The full statement was made by the Minister for Defence Equipment, Support and Technology with responsibility for Defence procurement and Defence exports in response to a question from Brendan O’Hara, MP for Argyll and Bute, regarding the Type 26 frigates.
“What I can confirm to the hon. Gentleman is that, had the independence vote gone the way that he and his colleagues would have liked, no warships would have been built on the Clyde, because the United Kingdom Government would not have chosen to build them there; we made that very clear.
As it is, as I have just confirmed to the House, we will be proceeding with the construction of eight complex Type 26 warships on the Clyde as and when the programme is ready.”
It’s speculated that the build plan for the Type 31 Frigate will follow a similar pattern to that of the Queen Elizabeth carriers and early Type 45 Destroyers in that blocks will be built in yards around the UK and assembled on the Clyde.

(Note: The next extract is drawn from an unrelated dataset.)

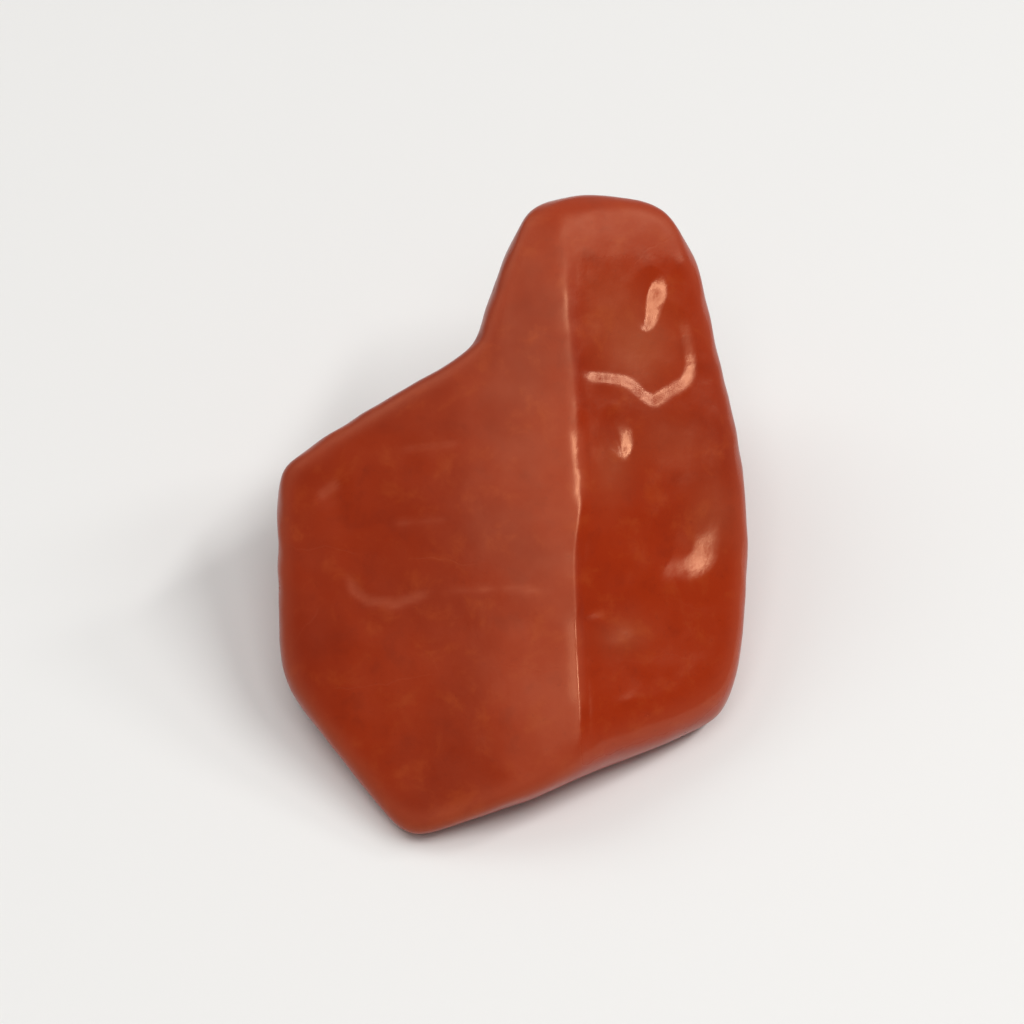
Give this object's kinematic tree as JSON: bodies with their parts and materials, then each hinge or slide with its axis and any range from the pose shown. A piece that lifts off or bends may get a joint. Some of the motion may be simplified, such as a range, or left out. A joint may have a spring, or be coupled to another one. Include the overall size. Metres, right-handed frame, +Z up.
{
  "type": "tumbled red jasper stone",
  "caption": "Small tumbled chip of brick-red jasper: a broad ridged face, a hollow shoulder beside a taller end, worn edges and a flat underside to rest on.",
  "frame": {"origin": "middle of the bounding box on the surface that the stone lies on", "axes": "+Z up, away from the resting face; the broad ridged face looks towards -Y and up; the tall end is at +Y; +X to the right of a viewer who faces the broad face"},
  "size_m": [0.015, 0.0184, 0.011],
  "materials": {
    "red_jasper": "tumbled satin to soft gloss, brick red with cloudy darker and paler patches"
  },
  "bodies": {
    "root": {"jasper_stone": "red_jasper"}
  },
  "joints": []
}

Modern shipbuilding makes considerable use of prefabricated sections. Entire multi-deck segments of the hull may be built elsewhere around the UK, transported to the building dock or slipway, then lifted into place. This is known as “block construction”. Yards pre-install equipment, pipes, electrical cables and any other components within the blocks, to minimise the effort needed to assemble or install components deep within the hull once it is welded together.
The Type 26 frigate represents the future backbone of the Royal Navy and a massive leap forward in terms of flexibility of surface vessels enjoyed by the service. It will replace the 8 anti-submarine Type 23 frigates of the Royal Navy and export orders are being sought after by BAE.
The programme has been underway since 1998, initially under the name “Future Surface Combatant”. The programme was brought forward in the 2008 budget at the expense of Type 45 destroyers 7 and 8.
BAE Systems has confirmed that the first steel will be cut on the Royal Navy’s Type 26 in summer 2017.